If the row echelon form of the coefficient matrix contains no rows that are filled with zeros, then the corresponding system of linear equations is consistent, that is, the system has exactly one solution.

Equivalently, if every column of the coefficient matrix contains a pivot position, then the system has an unique solution.

Proof. Consider the following row echelon form of some augmented matrix:

$$\begin{pmatrix} 1&*&*&\color{blue}*\\ 0&1&*&\color{blue}*\\ 0&0&1&\color{blue}* \end{pmatrix}$$

The last row corresponds to the linear equation $x_3=\color{blue}*$. Consider the case when this $\color{blue}*$ equals some scalar value, say $5$. Since $x_3=5$, we can substitute this into the second row to get $x_2$. Finally, substituting $x_3$ and $x_2$ into the first row will give us $x_1$. Since we can solve for $x_1$, $x_2$ and $x_3$, we end up with an unique solution.
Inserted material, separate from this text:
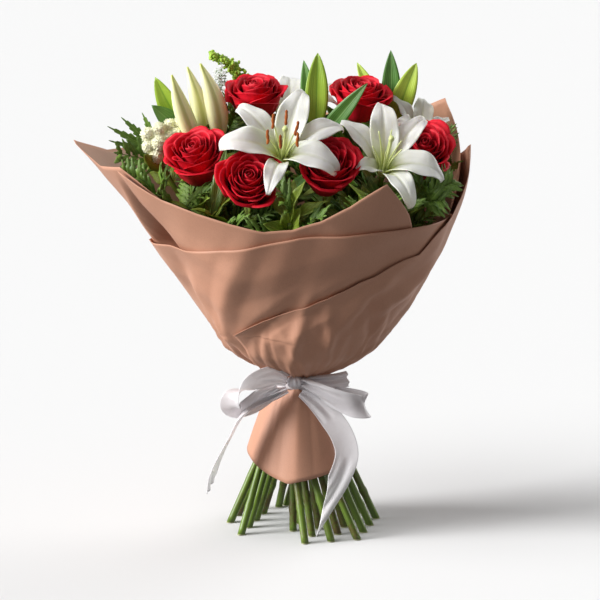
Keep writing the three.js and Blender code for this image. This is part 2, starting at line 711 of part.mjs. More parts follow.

Note that even if the right-most column of the augmented matrix is all zeros, the system would still have a solution, namely $x_1=x_2=x_3=0$. Therefore, regardless of what values the right-most column of the augmented matrix take, we will always get an unique solution. This means that we can just refer to the echelon form of the coefficient matrix in order to know whether or not the system has an unique solution. This completes the proof.

Example.

## Checking if a system has solutions

Consider the following system of linear equations:

$$\begin{cases} 3x_1+5x_2&=7\\ x_1+3x_2&=4\\ \end{cases}$$

Does this system have a solution?

Solution. To check whether or not a solution exists, we can refer to the echelon form of the coefficient matrix:

$$\begin{pmatrix} 3&5\\1&3\\ \end{pmatrix}\sim \begin{pmatrix} 3&5\\0&-4\\ \end{pmatrix}\sim \begin{pmatrix} 3&5\\0&1\\ \end{pmatrix}$$

Because the echelon form of the coefficient matrix does not contain a row with all zeros, we conclude that the system has an unique solution.